When you are a college decathlete, you are first to arrive at practice and the last to leave. After all, you have 10 events – from sprints and distance races, long and high jumps, hurdles, pole vault and discus and javelin throws – to master.
Colin Roberts, 18, is not only thriving as a freshman member of Ashland University’s track team, he is thriving after undergoing major spine surgery just a few years earlier.
During Colin’s freshman year at New Philadelphia High School, a concern about scoliosis was raised during a routine sports physical. His parents, Chad and Christa, followed up and Colin began to wear a nighttime brace. But, after six months, X-rays showed his spine had a 60 degree curvature and surgery was recommended.
Although Colin was not in pain, Dr. William Schrader, a pediatric orthopedic surgeon at Akron Children’s, said the scoliosis could worsen and start affecting Colin’s breathing.
Back surgery was a “daunting” decision, said Chad.
“Sports is not everything but taking into account the time off to recover was definitely a concern, especially for such an avid athlete,” Chad said. “At the time, soccer was an even bigger deal for Colin than track. He had just made the varsity team as a freshman and was a starter as a sophomore. Having surgery before his junior season put that season in doubt. We were also just starting to consider soccer at the collegiate level, so it was a little bit devastating to think it could potentially be taken away from him.”
Drs. Schrader and Todd Ritzman performed the spinal fusion surgery in May 2019, and Colin exceeded all expectations for the speed of his recovery.

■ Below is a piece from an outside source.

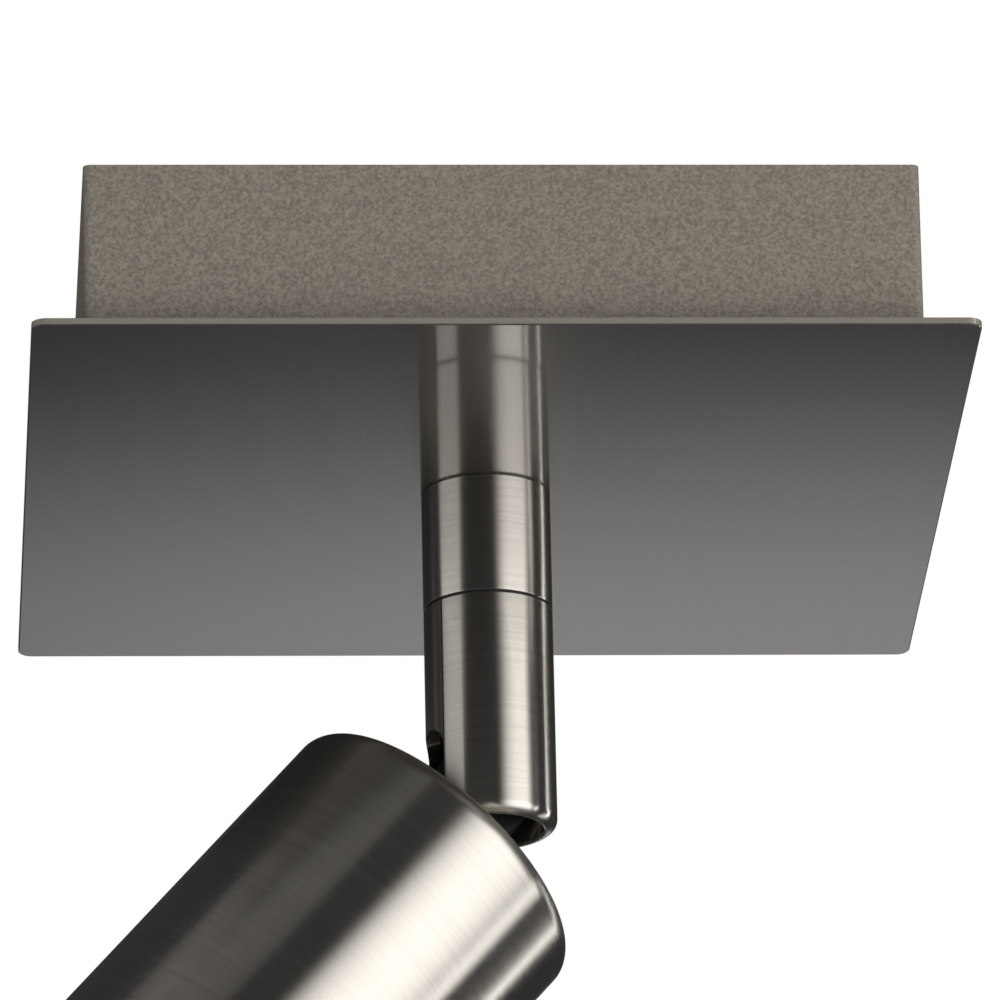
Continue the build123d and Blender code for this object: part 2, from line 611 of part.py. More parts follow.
def lamp_holder():
    """A ceramic bayonet holder with a chamber for the pins' flanges and two screw holes."""
    body = disc(HOLDER_RADIUS, behind(HOLDER_BACK), behind(HOLDER_FRONT))
    body = chamfer(body.edges().filter_by(GeomType.CIRCLE), 0.8)
    body -= ring(8.8, 1.6, behind(27.0), behind(HOLDER_FRONT - 3.0))
    for hole in bayonet_holes():
        body -= hole
    for side in (-1, 1):
        x = side * HOLDER_SCREW_X
        body -= disc(1.6, behind(HOLDER_BACK - 1), behind(HOLDER_FRONT + 1), x=x)
        body -= disc(2.9, behind(HOLDER_FRONT - HOLDER_SCREW_RECESS), behind(HOLDER_FRONT + 1), x=x)
        wire_top, wire_end = behind(HOLDER_BACK - 1), behind(27.5)
        body -= disc(LEAD_RADIUS + 0.2, wire_top, wire_end, -PIN_GAP_X, side * POLE_GAP_Y)
    return body


def holder_contacts():
    """Sprung brass leaves that press on the lamp's pins."""
    leaf = block(5.0, 4.4, behind(32.2), behind(32.6), y=PIN_CIRCLE)
    post = block(1.2, 3.0, behind(27.0), behind(32.2), x=1.9, y=PIN_CIRCLE)
    return Compound([leaf + post, Rot(0, 0, 180) * (leaf + post)])


def holder_screws():
    depth = HOLDER_FRONT - HOLDER_SCREW_RECESS
    length = depth - HOLDER_BACK + 4.0
    screw = Rot(180, 0, 0) * pan_screw(1.5, head_radius=2.7, head_height=1.7, length=length)
    seat = behind(depth)
    return Compound([Pos(side * HOLDER_SCREW_X, 0, seat) * screw for side in (-1, 1)])


# ---------------------------------------------------------------- lamp
def lamp_shell():
    """The lamp's grooved body, from its cap to the rim round the lens."""
    back, front = behind(LAMP_BACK), behind(LAMP_FRONT)
    cone_top, cone_end = back - 8, back - 32
    outside = [(0, back), (10.6, back), (11.4, back - 0.8)]
    outside += [(CAP_RADIUS, cone_top), (CONE_RADIUS, cone_end)]
    outside += [(LAMP_RADIUS, back - 35), (LAMP_RADIUS, front + 0.8), (LAMP_RADIUS - 0.8, front)]
    inside = [(LENS_RADIUS, front), (LENS_RADIUS, front + 4.5), (22.0, front + 5.4), (22.0, cone_end + 1)]
    inside += [(CAP_RADIUS - 1.6, cone_top + 1), (10.0, back - 1.6), (0, back - 1.6)]
    shell = revolve(make_face(Plane.XZ * Polyline(*outside, *inside, close=True)), Axis.Z)
    slope = degrees(atan2(CONE_RADIUS - CAP_RADIUS, cone_top - cone_end))
    middle = Pos((CAP_RADIUS + CONE_RADIUS) / 2 + 0.5, 0, (cone_top + cone_end) / 2)
    groove = middle * Rot(0, -slope, 0) * Box(2.4, 1.8, 22)
    for turn in range(GROOVES):
        shell -= Rot(0, 0, 360 * turn / GROOVES) * groove
    return shell


def lamp_board():
    """The aluminium board behind the lens."""
    top = behind(LAMP_FRONT) + 9.6
    return disc(21.9, top, top - 1.6)


def lamp_diodes():
    """One emitter in the middle of the board and six round it."""
    top = behind(LAMP_FRONT) + 8.0
    chip = block(3.0, 3.0, top, top - 0.8)
    return Compound([chip] + [Rot(0, 0, 60 * turn) * Pos(13, 0, 0) * chip for turn in range(6)])


def lamp_lens():
    """The clear front, held in the rim."""
    front = behind(LAMP_FRONT) + 1.0
    lens = disc(LENS_RADIUS, front + 2.4, front)
    return chamfer(lens.edges().sort_by(Axis.Z)[0], 0.5)


def lamp_pins():
    """Two flanged contact pins."""
    stem = disc(1.6, behind(34.6), behind(LAMP_BACK), y=PIN_CIRCLE)
    flange = disc(2.45, behind(32.6), behind(34.6), y=PIN_CIRCLE)
    flange = chamfer(flange.edges().filter_by(GeomType.CIRCLE), 0.3)
    return Compound([stem + flange, Rot(0, 0, 180) * (stem + flange)])


# ---------------------------------------------------------------- write every piece
os.makedirs("parts", exist_ok=True)

save("ceiling_bracket", ceiling_bracket())
save("bracket_nuts", bracket_nuts())
save("canopy_box", canopy_box())
save("canopy_screws", canopy_screws())
save("face_plate", face_plate())
save("plate_studs", plate_studs())
save("plate_nuts", plate_nuts())
save("terminal_block", terminal_block())
save("terminal_barrels", terminal_barrels())
save("terminal_screws", terminal_screws())
save("terminal_fixing_screw", terminal_fixing_screw())
save("earth_washer", earth_washer())
save("earth_screw", earth_screw())
save("lead_live", pole_lead(-1))
save("lead_neutral", pole_lead(1))
save("lead_earth", earth_lead())
save("threaded_nipple", threaded_nipple())
save("nipple_bush", nipple_bush())
save("nipple_washer", nipple_washer())
save("nipple_nut", nipple_nut())
save("stem_upper", stem_upper())
save("stop_pin", stop_pin())
save("swivel_washer", swivel_washer())
save("swivel_spring", swivel_spring())
save("swivel_nut", swivel_nut())

save("stem_lower", stem_lower(), SWIVEL)
save("tilt_fork", tilt_fork(), SWIVEL)
save("fork_set_screw", fork_set_screw(), SWIVEL)
save("pivot_screw", pivot_screw(), SWIVEL)
save("pivot_nut", pivot_nut(), SWIVEL)
save("pivot_washers", pivot_washers(), SWIVEL)
for pole, conductor in zip(("live", "earth", "neutral"), swivel_leads()):
    save(f"swivel_lead_{pole}", conductor, SWIVEL)

save("tilt_knuckle", tilt_knuckle(), HEAD)
save("shank_washer", shank_washer(), HEAD)
save("shank_nut", shank_nut(), HEAD)
save("lamp_housing", lamp_housing(), HEAD)
save("socket_bracket", socket_bracket(), HEAD)
save("earth_tag_rivet", earth_tag_rivet(), HEAD)
save("lamp_holder", lamp_holder(), HEAD)
save("holder_contacts", holder_contacts(), HEAD)
save("holder_screws", holder_screws(), HEAD)
for pole, conductor in zip(("live", "neutral"), head_leads()):
    save(f"head_lead_{pole}", conductor, HEAD)
save("head_lead_earth", head_earth_lead(), HEAD)

save("lamp_shell", lamp_shell(), HEAD)
save("lamp_board", lamp_board(), HEAD)
save("lamp_diodes", lamp_diodes(), HEAD)
save("lamp_lens", lamp_lens(), HEAD)
save("lamp_pins", lamp_pins(), HEAD)
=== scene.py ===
import json
from math import cos, pi, radians, sin, tan, tau

import bmesh
import bpy
from mathutils import Matrix, Vector


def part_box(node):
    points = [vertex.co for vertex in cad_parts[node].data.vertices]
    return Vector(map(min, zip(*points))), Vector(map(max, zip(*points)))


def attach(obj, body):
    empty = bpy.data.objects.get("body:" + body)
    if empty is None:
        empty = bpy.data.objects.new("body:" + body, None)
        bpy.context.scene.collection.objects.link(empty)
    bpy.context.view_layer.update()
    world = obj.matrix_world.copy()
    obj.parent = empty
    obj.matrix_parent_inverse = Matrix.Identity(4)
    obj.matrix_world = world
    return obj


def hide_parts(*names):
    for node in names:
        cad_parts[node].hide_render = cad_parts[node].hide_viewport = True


# A single ceiling spotlight seen from below. Metres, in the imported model's frame: the origin is the
# centre of the ceiling plane, +Z points up into the ceiling, and the head leans towards -X.

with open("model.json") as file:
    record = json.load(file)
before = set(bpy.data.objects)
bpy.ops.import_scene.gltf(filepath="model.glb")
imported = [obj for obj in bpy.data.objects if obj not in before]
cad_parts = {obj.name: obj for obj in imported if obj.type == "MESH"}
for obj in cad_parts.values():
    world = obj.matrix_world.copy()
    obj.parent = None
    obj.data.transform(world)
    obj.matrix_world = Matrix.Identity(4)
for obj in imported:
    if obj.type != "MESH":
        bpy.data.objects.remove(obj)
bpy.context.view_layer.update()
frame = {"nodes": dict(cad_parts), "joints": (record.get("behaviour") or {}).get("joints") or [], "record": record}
JOINTS = {joint["name"]: joint for joint in frame["joints"]}
MM = 0.001
SHARP = radians(38)
SQUARE = ((-1, -1), (1, -1), (1, 1), (-1, 1))


# ---------------------------------------------------------------- the frames of the moving bodies
def moved_frame(along, across, origin):
    """A frame with +Z against the direction along and +Y on the direction across."""
    z_axis = -Vector(along).normalized()
    y_axis = Vector(across).normalized()
    x_axis = y_axis.cross(z_axis)
    place = Matrix((x_axis, y_axis, z_axis)).transposed().to_4x4()
    place.translation = Vector(origin)
    return place


TILT_AXIS = JOINTS["head_tilt"]["axis"]
PIVOT = JOINTS["head_tilt"]["pos_m"]
BASE = Matrix.Identity(4)
SWIVEL = moved_frame((0, 0, -1), TILT_AXIS, (0, 0, 0))
HEAD = moved_frame(JOINTS["lamp_twist"]["axis"], TILT_AXIS, PIVOT)


def box_in(place, node):
    """A CAD node's lowest and highest corners, measured in one of the frames above."""
    inverse = place.inverted()
    points = [inverse @ vertex.co for vertex in frame["nodes"][node].data.vertices]
    low = Vector([min(point[i] for point in points) for i in range(3)])
    high = Vector([max(point[i] for point in points) for i in range(3)])
    return low, high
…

“For a few weeks after surgery, I was in bed most of the day,” said Colin. “Then, I could go to the track to walk, adding a little more time and distance each day. After that, I started doing ‘normal stuff’ like hanging out with my friends. At two months, I was able to do leg lifts. By three months, I was completely cleared for sports and returned to my soccer season.”

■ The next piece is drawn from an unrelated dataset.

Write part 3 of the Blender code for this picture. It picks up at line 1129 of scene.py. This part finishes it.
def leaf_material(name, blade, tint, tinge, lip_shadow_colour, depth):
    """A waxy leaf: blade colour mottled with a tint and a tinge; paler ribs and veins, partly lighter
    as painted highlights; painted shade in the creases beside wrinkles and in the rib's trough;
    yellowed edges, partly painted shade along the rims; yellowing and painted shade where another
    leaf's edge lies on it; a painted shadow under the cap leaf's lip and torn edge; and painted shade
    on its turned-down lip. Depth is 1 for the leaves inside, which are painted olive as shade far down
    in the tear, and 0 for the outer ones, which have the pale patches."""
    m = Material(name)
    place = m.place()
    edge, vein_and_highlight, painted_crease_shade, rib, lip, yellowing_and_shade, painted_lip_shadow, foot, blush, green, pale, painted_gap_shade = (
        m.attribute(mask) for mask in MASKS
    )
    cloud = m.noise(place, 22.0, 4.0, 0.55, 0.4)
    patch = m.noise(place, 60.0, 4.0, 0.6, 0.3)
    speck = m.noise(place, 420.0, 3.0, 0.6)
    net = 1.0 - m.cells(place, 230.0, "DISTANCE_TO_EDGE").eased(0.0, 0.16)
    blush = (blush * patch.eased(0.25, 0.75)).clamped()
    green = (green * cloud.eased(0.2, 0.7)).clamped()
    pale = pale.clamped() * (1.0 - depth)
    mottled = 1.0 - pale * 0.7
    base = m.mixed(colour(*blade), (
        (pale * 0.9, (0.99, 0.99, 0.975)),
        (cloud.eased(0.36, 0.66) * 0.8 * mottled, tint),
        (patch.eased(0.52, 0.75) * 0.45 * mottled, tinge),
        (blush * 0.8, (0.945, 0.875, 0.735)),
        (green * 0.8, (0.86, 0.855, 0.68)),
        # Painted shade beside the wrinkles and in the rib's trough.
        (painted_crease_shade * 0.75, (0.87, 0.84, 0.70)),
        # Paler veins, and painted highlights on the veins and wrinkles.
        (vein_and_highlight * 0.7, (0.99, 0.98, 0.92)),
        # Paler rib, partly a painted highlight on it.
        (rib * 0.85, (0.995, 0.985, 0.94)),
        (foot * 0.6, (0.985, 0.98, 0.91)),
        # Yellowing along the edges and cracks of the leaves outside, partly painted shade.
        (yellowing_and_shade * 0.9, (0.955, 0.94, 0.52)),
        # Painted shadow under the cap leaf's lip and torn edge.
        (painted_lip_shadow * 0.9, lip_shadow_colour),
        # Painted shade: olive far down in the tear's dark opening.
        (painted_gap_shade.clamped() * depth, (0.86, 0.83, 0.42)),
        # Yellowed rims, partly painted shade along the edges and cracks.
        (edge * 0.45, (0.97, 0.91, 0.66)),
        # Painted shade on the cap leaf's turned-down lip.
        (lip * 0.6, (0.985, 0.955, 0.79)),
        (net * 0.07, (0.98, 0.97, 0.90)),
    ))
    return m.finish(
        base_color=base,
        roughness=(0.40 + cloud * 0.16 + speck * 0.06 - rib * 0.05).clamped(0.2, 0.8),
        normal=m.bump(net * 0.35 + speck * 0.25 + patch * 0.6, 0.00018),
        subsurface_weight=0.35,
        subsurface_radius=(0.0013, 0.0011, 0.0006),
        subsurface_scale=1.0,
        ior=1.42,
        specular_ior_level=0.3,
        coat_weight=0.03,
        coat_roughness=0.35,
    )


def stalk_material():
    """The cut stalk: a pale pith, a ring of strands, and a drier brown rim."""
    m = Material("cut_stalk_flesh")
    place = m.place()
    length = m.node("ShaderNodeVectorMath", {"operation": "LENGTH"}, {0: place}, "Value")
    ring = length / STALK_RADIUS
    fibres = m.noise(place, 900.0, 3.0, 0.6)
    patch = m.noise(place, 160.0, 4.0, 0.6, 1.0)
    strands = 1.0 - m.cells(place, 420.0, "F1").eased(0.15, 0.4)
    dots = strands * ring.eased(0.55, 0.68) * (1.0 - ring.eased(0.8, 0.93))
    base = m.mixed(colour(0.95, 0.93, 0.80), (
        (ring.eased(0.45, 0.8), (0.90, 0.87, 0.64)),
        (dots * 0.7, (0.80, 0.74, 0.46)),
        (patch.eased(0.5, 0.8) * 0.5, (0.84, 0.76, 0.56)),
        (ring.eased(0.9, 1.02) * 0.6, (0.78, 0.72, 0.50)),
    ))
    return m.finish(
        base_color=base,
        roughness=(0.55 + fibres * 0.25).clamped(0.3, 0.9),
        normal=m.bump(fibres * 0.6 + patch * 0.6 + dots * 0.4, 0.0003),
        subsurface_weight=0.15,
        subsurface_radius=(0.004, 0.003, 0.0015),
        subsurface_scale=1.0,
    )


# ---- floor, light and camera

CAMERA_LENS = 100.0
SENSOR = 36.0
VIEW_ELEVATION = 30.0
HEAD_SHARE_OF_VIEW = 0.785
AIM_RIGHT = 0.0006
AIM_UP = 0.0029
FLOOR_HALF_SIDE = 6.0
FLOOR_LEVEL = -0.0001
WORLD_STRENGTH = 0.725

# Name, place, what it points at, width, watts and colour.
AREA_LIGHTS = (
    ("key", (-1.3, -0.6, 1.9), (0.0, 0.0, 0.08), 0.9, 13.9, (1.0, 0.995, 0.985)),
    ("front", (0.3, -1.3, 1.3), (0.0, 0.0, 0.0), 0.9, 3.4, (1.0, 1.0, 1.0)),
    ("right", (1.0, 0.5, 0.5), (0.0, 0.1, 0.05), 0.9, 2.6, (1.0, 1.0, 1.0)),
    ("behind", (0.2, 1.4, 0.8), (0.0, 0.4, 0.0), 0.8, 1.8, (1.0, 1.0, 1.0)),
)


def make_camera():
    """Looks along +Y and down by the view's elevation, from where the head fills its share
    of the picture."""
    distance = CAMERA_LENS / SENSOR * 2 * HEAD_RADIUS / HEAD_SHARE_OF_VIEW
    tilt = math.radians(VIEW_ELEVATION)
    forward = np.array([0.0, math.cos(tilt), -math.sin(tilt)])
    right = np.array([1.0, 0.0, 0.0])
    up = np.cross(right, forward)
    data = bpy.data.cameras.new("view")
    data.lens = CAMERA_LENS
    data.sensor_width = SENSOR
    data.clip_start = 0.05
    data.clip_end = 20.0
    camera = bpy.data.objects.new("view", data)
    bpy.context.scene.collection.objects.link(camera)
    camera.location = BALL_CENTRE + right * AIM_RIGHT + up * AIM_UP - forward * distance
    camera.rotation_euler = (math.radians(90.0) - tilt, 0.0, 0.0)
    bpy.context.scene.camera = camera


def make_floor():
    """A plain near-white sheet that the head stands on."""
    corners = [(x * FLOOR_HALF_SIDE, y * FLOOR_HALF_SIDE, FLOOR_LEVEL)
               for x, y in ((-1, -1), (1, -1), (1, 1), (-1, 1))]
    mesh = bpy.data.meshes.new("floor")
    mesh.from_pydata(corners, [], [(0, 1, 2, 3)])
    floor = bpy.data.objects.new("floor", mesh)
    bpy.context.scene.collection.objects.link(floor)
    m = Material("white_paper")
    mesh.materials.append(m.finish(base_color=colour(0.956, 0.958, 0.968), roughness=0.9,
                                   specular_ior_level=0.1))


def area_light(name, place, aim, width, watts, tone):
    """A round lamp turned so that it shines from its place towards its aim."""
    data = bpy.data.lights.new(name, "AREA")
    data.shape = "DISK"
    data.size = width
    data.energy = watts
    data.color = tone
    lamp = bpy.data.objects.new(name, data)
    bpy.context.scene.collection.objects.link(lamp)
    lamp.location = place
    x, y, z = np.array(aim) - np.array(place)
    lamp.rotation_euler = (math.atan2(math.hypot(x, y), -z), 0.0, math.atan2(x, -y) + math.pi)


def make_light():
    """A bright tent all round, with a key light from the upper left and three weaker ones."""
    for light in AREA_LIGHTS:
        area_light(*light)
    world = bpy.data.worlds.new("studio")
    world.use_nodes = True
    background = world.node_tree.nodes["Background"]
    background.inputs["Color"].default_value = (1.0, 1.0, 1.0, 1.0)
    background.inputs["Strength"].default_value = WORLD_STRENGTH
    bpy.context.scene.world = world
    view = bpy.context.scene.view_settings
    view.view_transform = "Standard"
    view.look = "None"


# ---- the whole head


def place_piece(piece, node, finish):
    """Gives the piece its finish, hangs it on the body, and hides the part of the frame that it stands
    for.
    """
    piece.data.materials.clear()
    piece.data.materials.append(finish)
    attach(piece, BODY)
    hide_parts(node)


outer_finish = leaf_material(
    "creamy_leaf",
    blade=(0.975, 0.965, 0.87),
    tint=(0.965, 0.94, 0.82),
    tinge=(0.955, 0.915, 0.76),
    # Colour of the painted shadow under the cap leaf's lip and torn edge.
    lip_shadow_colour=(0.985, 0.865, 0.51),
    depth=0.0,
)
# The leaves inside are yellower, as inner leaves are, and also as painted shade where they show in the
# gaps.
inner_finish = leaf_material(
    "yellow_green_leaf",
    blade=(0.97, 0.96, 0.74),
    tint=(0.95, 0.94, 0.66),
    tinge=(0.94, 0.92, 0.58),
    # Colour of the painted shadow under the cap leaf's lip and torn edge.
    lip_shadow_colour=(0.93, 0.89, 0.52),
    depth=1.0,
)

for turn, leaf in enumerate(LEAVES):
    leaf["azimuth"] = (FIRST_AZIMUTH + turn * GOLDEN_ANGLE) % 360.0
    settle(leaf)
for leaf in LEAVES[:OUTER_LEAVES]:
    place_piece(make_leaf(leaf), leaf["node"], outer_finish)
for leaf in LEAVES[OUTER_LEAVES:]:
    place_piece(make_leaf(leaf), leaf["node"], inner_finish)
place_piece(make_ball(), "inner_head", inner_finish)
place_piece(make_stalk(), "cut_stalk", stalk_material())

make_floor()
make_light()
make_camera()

“Colin was the ideal patient,” said Dr. Schrader. “He pursued his recovery with the same intensity and dedication as his sports careers.”
Colin was a multi-sport athlete in high school, participating in soccer, track and field and swimming.
By his senior year, Colin was taking on multiple track events – the 4 x 200m, 4 x 400m, 4 x 100m relays, the 400m 200m and 100m sprints, and the long jump – setting the stage for his future as a college-level decathlete.
Soon he began hearing from track & field recruiters at smaller-size colleges.
“I really started thinking more about why I liked track and field – that the more effort I put into it, the more I got out of it,” Colin said. “And I liked the competitive nature of it too. Then, I really clicked with Ashland and its coaches and program.”
Once Colin got back his full cardiovascular fitness, he did notice some changes most likely the result of a straight spine.
“When I really started to push myself, I noticed my breathing was better, smoother. I was able to get a lot more oxygen,” he said.
Chad began to think about photos of Colin running on the track, one taken before the surgery and one after.
“When you look at the photos, it’s amazing to see how oddly he ran before the surgery. Because the curvature of the spine, his shoulders were not even close to even,” he said. “After a soccer injury, we noticed his ribs sticking out. These were things that made more sense after the scoliosis diagnosis.”
Perhaps the biggest difference for Colin is his mental game.
He has always had a strong work ethic but he admits it got even stronger after the surgery.
Those early days of bedrest post-surgery – of not being able to walk or even stand up by himself – left a lasting impression on such an otherwise healthy and active young man.
“I am not taking any of this stuff for granted,” he said, “because any of this can just be taken away.”